- **TASK INSTRUCTIONS**
Write out the listing beneath this instruction in its entirety, exactly as it reads.

- **RAW DATA**
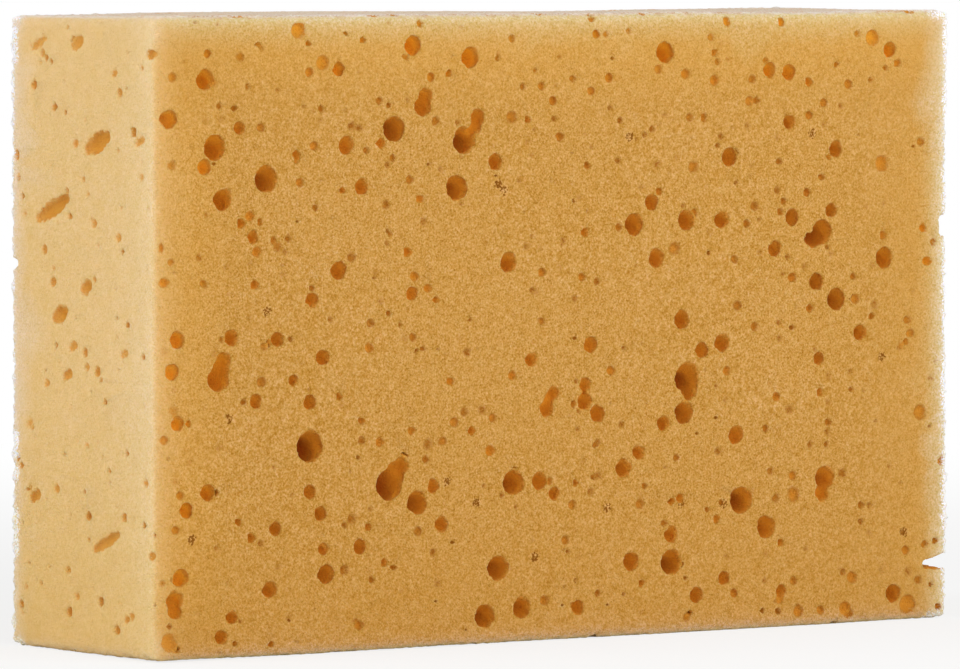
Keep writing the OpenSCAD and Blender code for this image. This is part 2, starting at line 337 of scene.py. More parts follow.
@dataclass(frozen=True)
class WearAndPaintedLight:
    """How the foam's skin changes from place to place, with painted light among real fraying.

    It is paler on the cut faces, partly as cut foam and partly as a painted sheen, and takes
    painted light near the edges: a painted glow of light through them, a painted sheen on the top
    and the edges, and lit places where light reaches through a face. Its grain is evener near
    them, and it is frayed along the upright edges at the back and at the right end.
    """

    # How far the paleness reaches in from each face: on the left end partly the cut foam's colour
    # and partly a painted sheen, from the other faces a painted glow of light through the edges.
    glow_reach: ClassVar[dict[Side, tuple[float, float]]] = {
        Side.LEFT: (6.0 * MM, -1.6 * MM),
        Side.RIGHT: (7.4 * MM, 1.5 * MM),
        Side.BOTTOM: (0.5 * MM, -1.0 * MM),
        Side.TOP: (6.6 * MM, 0.4 * MM),
    }
    glow_power: float = 1.9
    # The painted sheen along the edges and on the top.
    sheen_rim_near: tuple[float, float] = (6 * MM, 2 * MM)
    sheen_rim_shares: tuple[float, ...] = (0.0, 1.3, 0.0, 1.1, 0.5, 0.3)
    sheen_rim_fades: tuple[float, ...] = (1.0, 1.2, 1.0, 2.1, 0.8, 0.8)
    top_sheen_share: float = 0.92
    top_reach: tuple[float, float] = (0.5 * MM, -1.7 * MM)
    top_fade: tuple[float, float] = (2 * MM, 9 * MM)
    top_sheen_loss: float = 0.20
    # The painted glow of light along the left end's front edge.
    end_glow_share: float = 0.65
    end_glow_fade: float = 5.5 * MM
    end_glow_reach: tuple[float, float] = (0.2 * MM, -1.6 * MM)
    calms: tuple[tuple[Side, float, float, float], ...] = (
        (Side.LEFT, 16 * MM, 2 * MM, 0.35), (Side.LEFT, 5 * MM, 0.3 * MM, 0.63),
        (Side.RIGHT, 28 * MM, 4 * MM, 0.42), (Side.BOTTOM, 26 * MM, 4 * MM, 0.22),
        (Side.BOTTOM, 1.5 * MM, 0.3 * MM, 0.40), (Side.TOP, 24 * MM, 4 * MM, 0.44),
    )
    lit_reach: tuple[float, float] = (17 * MM, 3 * MM)
    lit_shares: tuple[float, ...] = (1.0, 0.4, 0.0, 0.0, 0.0, 1.0)
    foot_reach: tuple[float, float] = (2 * MM, 14 * MM)
    fray_reach: tuple[float, float] = (2.8 * MM, 0.3 * MM)
    fray_least: float = 0.55
    end_band: tuple[float, float] = (0.9, 0.97)
    back_band: tuple[float, float] = (0.75, 0.9)
    corner_band: tuple[float, float] = (0.5, 0.9)
    lumps: Lattice = Lattice(4.5 * MM, 21)
    lump_band: tuple[float, float] = (-0.5, 0.6)
    spots: tuple[tuple[float, float], ...] = (
        (32 * MM, 3 * MM), (27.5 * MM, 2 * MM), (18 * MM, 5.5 * MM), (95 * MM, 4 * MM),
    )
    spot_band: tuple[float, float] = (1.0, 0.5)
    spot_reach: tuple[float, float] = (4.5 * MM, 1.0 * MM)

    def pale(self, block: Block, points: np.ndarray, *sides: Side) -> np.ndarray:
        """Finds how pale the foam is: 1 on the cut faces, and fading in from their edges. On the
        left end this is partly the cut foam's colour and partly a painted sheen; from the other
        faces it is a painted glow of light through the edges.

        Args:
            block: The block of foam.
            points: Places, one a row.
            *sides: The cut faces that count.

        Returns:
            A share from 0 to 1 for each place.
        """
        front = block.inset(points)[:, 1]
        found = np.zeros(len(points))
        for side in sides:
            far, near = self.glow_reach[side]
            gap = block.face_distance(points, side) - front
            glow = np.clip((gap - far) / (near - far), 0, 1) ** self.glow_power
            found = np.maximum(found, glow)
        return found

    def calm(self, block: Block, points: np.ndarray) -> np.ndarray:
        """Finds how even the foam's grain is, from 0 to 1: most on the left end.

        Args:
            block: The block of foam.
            points: Places, one a row.

        Returns:
            A share for each place. Each entry of calms names a face, the distances from it at
            which the grain starts to even out and is evenest, and by how much.
        """
        grain = np.ones(len(points))
        for side, far, near, most in self.calms:
            grain *= 1 - most * smooth_step(far, near, block.face_distance(points, side))
        return 1 - grain

    def lit(self, block: Block, points: np.ndarray) -> np.ndarray:
        """Finds how much light reaches each place through a nearby face, from 0 to 1.

        Args:
            block: The block of foam.
            points: Places, one a row.

        Returns:
            A share for each place, which falls to 0 at the foot of the block.
        """
        found = np.zeros(len(points))
        for side, most in zip(Side, self.lit_shares):
            away = block.face_distance(points, side)
            found = np.maximum(found, most * smooth_step(*self.lit_reach, away))
        return found * smooth_step(*self.foot_reach, block.face_distance(points, Side.BOTTOM))

    def rim(self, block: Block, points: np.ndarray) -> np.ndarray:
        """Finds how much painted sheen each place takes, along an edge or on the top, from 0 to 1.

        Args:
            block: The block of foam.
            points: Places, one a row.

        Returns:
            A share for each place.
        """
        edge = np.maximum(block.edge_distance(points), 0) / MM
        beside = block.inset(points)[:, :2].min(axis=1)
        gap = block.face_distance(points, Side.TOP) - beside
        inner = 1 - self.top_sheen_loss * smooth_step(*self.top_fade, beside)
        found = self.top_sheen_share * smooth_step(*self.top_reach, gap) * inner
        for side, most, fade in zip(Side, self.sheen_rim_shares, self.sheen_rim_fades):
            near = smooth_step(*self.sheen_rim_near, block.face_distance(points, side))
            found = np.maximum(found, most * near * np.exp(-edge / fade))
        return np.minimum(found, 1)

    def end(self, block: Block, points: np.ndarray) -> np.ndarray:
        """Finds the painted glow on the left end, from 0 to 1: most along its front edge."""
        ahead = np.maximum(block.face_distance(points, Side.FRONT), 0)
        gap = block.face_distance(points, Side.LEFT) - ahead
        return self.end_glow_share * smooth_step(*self.end_glow_reach, gap) * np.exp(-ahead / self.end_glow_fade)

    def fray(self, block: Block, points: np.ndarray) -> np.ndarray:
        """Finds how badly the skin is torn at each place, from 0 to 1.

        Args:
            block: The block of foam.
            points: Places, one a row.

        Returns:
            A share for each place: the torn upright edges, and a few torn spots at the left
            rear, each given by its height and half its length.
        """
        x, y, _ = block.share(points).T
        gap = block.edge_distance(points)
        right = smooth_step(*self.end_band, x)
        left = smooth_step(*self.end_band, -x)
        back = smooth_step(*self.back_band, y)
        upright = smooth_step(*self.corner_band, np.abs(x))
        upright = upright * smooth_step(*self.corner_band, np.abs(y))
        lumps = smooth_step(*self.lump_band, self.lumps.noise(points))
        lumps = self.fray_least + (1 - self.fray_least) * lumps
        worn = np.maximum(right, back) * upright * smooth_step(*self.fray_reach, gap) * lumps
        spots = np.zeros(len(points))
        for height, size in self.spots:
            away = np.abs(points[:, 2] - block.low[2] - height) / size
            spots = np.maximum(spots, smooth_step(*self.spot_band, away))
        spots *= back * left * smooth_step(*self.spot_reach, gap)
        return np.maximum(worn, spots)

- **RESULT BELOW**
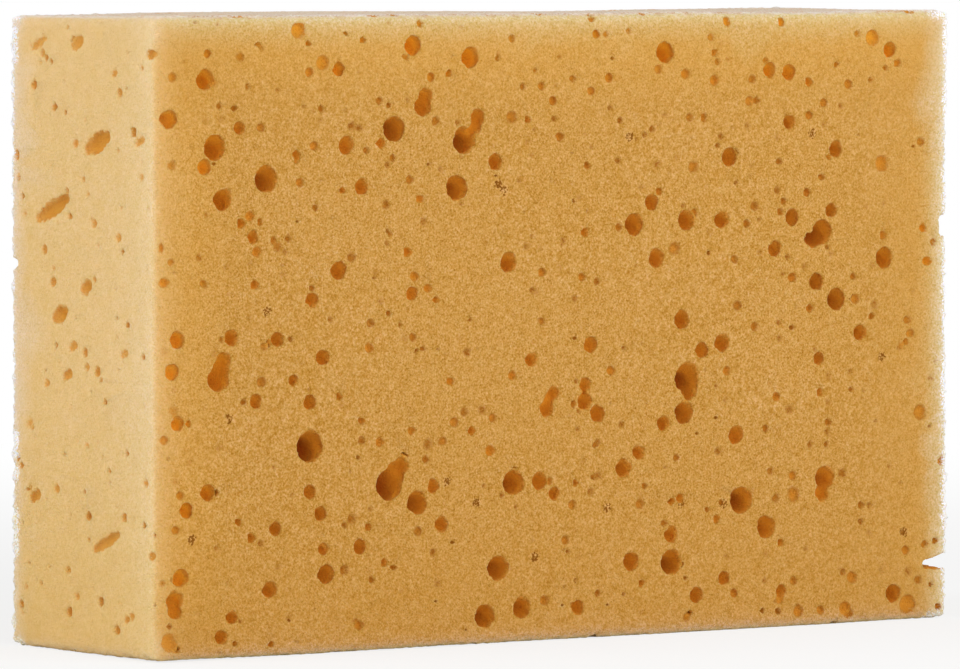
Keep writing the OpenSCAD and Blender code for this image. This is part 2, starting at line 337 of scene.py. More parts follow.
@dataclass(frozen=True)
class WearAndPaintedLight:
    """How the foam's skin changes from place to place, with painted light among real fraying.

    It is paler on the cut faces, partly as cut foam and partly as a painted sheen, and takes
    painted light near the edges: a painted glow of light through them, a painted sheen on the top
    and the edges, and lit places where light reaches through a face. Its grain is evener near
    them, and it is frayed along the upright edges at the back and at the right end.
    """

    # How far the paleness reaches in from each face: on the left end partly the cut foam's colour
    # and partly a painted sheen, from the other faces a painted glow of light through the edges.
    glow_reach: ClassVar[dict[Side, tuple[float, float]]] = {
        Side.LEFT: (6.0 * MM, -1.6 * MM),
        Side.RIGHT: (7.4 * MM, 1.5 * MM),
        Side.BOTTOM: (0.5 * MM, -1.0 * MM),
        Side.TOP: (6.6 * MM, 0.4 * MM),
    }
    glow_power: float = 1.9
    # The painted sheen along the edges and on the top.
    sheen_rim_near: tuple[float, float] = (6 * MM, 2 * MM)
    sheen_rim_shares: tuple[float, ...] = (0.0, 1.3, 0.0, 1.1, 0.5, 0.3)
    sheen_rim_fades: tuple[float, ...] = (1.0, 1.2, 1.0, 2.1, 0.8, 0.8)
    top_sheen_share: float = 0.92
    top_reach: tuple[float, float] = (0.5 * MM, -1.7 * MM)
    top_fade: tuple[float, float] = (2 * MM, 9 * MM)
    top_sheen_loss: float = 0.20
    # The painted glow of light along the left end's front edge.
    end_glow_share: float = 0.65
    end_glow_fade: float = 5.5 * MM
    end_glow_reach: tuple[float, float] = (0.2 * MM, -1.6 * MM)
    calms: tuple[tuple[Side, float, float, float], ...] = (
        (Side.LEFT, 16 * MM, 2 * MM, 0.35), (Side.LEFT, 5 * MM, 0.3 * MM, 0.63),
        (Side.RIGHT, 28 * MM, 4 * MM, 0.42), (Side.BOTTOM, 26 * MM, 4 * MM, 0.22),
        (Side.BOTTOM, 1.5 * MM, 0.3 * MM, 0.40), (Side.TOP, 24 * MM, 4 * MM, 0.44),
    )
    lit_reach: tuple[float, float] = (17 * MM, 3 * MM)
    lit_shares: tuple[float, ...] = (1.0, 0.4, 0.0, 0.0, 0.0, 1.0)
    foot_reach: tuple[float, float] = (2 * MM, 14 * MM)
    fray_reach: tuple[float, float] = (2.8 * MM, 0.3 * MM)
    fray_least: float = 0.55
    end_band: tuple[float, float] = (0.9, 0.97)
    back_band: tuple[float, float] = (0.75, 0.9)
    corner_band: tuple[float, float] = (0.5, 0.9)
    lumps: Lattice = Lattice(4.5 * MM, 21)
    lump_band: tuple[float, float] = (-0.5, 0.6)
    spots: tuple[tuple[float, float], ...] = (
        (32 * MM, 3 * MM), (27.5 * MM, 2 * MM), (18 * MM, 5.5 * MM), (95 * MM, 4 * MM),
    )
    spot_band: tuple[float, float] = (1.0, 0.5)
    spot_reach: tuple[float, float] = (4.5 * MM, 1.0 * MM)

    def pale(self, block: Block, points: np.ndarray, *sides: Side) -> np.ndarray:
        """Finds how pale the foam is: 1 on the cut faces, and fading in from their edges. On the
        left end this is partly the cut foam's colour and partly a painted sheen; from the other
        faces it is a painted glow of light through the edges.

        Args:
            block: The block of foam.
            points: Places, one a row.
            *sides: The cut faces that count.

        Returns:
            A share from 0 to 1 for each place.
        """
        front = block.inset(points)[:, 1]
        found = np.zeros(len(points))
        for side in sides:
            far, near = self.glow_reach[side]
            gap = block.face_distance(points, side) - front
            glow = np.clip((gap - far) / (near - far), 0, 1) ** self.glow_power
            found = np.maximum(found, glow)
        return found

    def calm(self, block: Block, points: np.ndarray) -> np.ndarray:
        """Finds how even the foam's grain is, from 0 to 1: most on the left end.

        Args:
            block: The block of foam.
            points: Places, one a row.

        Returns:
            A share for each place. Each entry of calms names a face, the distances from it at
            which the grain starts to even out and is evenest, and by how much.
        """
        grain = np.ones(len(points))
        for side, far, near, most in self.calms:
            grain *= 1 - most * smooth_step(far, near, block.face_distance(points, side))
        return 1 - grain

    def lit(self, block: Block, points: np.ndarray) -> np.ndarray:
        """Finds how much light reaches each place through a nearby face, from 0 to 1.

        Args:
            block: The block of foam.
            points: Places, one a row.

        Returns:
            A share for each place, which falls to 0 at the foot of the block.
        """
        found = np.zeros(len(points))
        for side, most in zip(Side, self.lit_shares):
            away = block.face_distance(points, side)
            found = np.maximum(found, most * smooth_step(*self.lit_reach, away))
        return found * smooth_step(*self.foot_reach, block.face_distance(points, Side.BOTTOM))

    def rim(self, block: Block, points: np.ndarray) -> np.ndarray:
        """Finds how much painted sheen each place takes, along an edge or on the top, from 0 to 1.

        Args:
            block: The block of foam.
            points: Places, one a row.

        Returns:
            A share for each place.
        """
        edge = np.maximum(block.edge_distance(points), 0) / MM
        beside = block.inset(points)[:, :2].min(axis=1)
        gap = block.face_distance(points, Side.TOP) - beside
        inner = 1 - self.top_sheen_loss * smooth_step(*self.top_fade, beside)
        found = self.top_sheen_share * smooth_step(*self.top_reach, gap) * inner
        for side, most, fade in zip(Side, self.sheen_rim_shares, self.sheen_rim_fades):
            near = smooth_step(*self.sheen_rim_near, block.face_distance(points, side))
            found = np.maximum(found, most * near * np.exp(-edge / fade))
        return np.minimum(found, 1)

    def end(self, block: Block, points: np.ndarray) -> np.ndarray:
        """Finds the painted glow on the left end, from 0 to 1: most along its front edge."""
        ahead = np.maximum(block.face_distance(points, Side.FRONT), 0)
        gap = block.face_distance(points, Side.LEFT) - ahead
        return self.end_glow_share * smooth_step(*self.end_glow_reach, gap) * np.exp(-ahead / self.end_glow_fade)

    def fray(self, block: Block, points: np.ndarray) -> np.ndarray:
        """Finds how badly the skin is torn at each place, from 0 to 1.

        Args:
            block: The block of foam.
            points: Places, one a row.

        Returns:
            A share for each place: the torn upright edges, and a few torn spots at the left
            rear, each given by its height and half its length.
        """
        x, y, _ = block.share(points).T
        gap = block.edge_distance(points)
        right = smooth_step(*self.end_band, x)
        left = smooth_step(*self.end_band, -x)
        back = smooth_step(*self.back_band, y)
        upright = smooth_step(*self.corner_band, np.abs(x))
        upright = upright * smooth_step(*self.corner_band, np.abs(y))
        lumps = smooth_step(*self.lump_band, self.lumps.noise(points))
        lumps = self.fray_least + (1 - self.fray_least) * lumps
        worn = np.maximum(right, back) * upright * smooth_step(*self.fray_reach, gap) * lumps
        spots = np.zeros(len(points))
        for height, size in self.spots:
            away = np.abs(points[:, 2] - block.low[2] - height) / size
            spots = np.maximum(spots, smooth_step(*self.spot_band, away))
        spots *= back * left * smooth_step(*self.spot_reach, gap)
        return np.maximum(worn, spots)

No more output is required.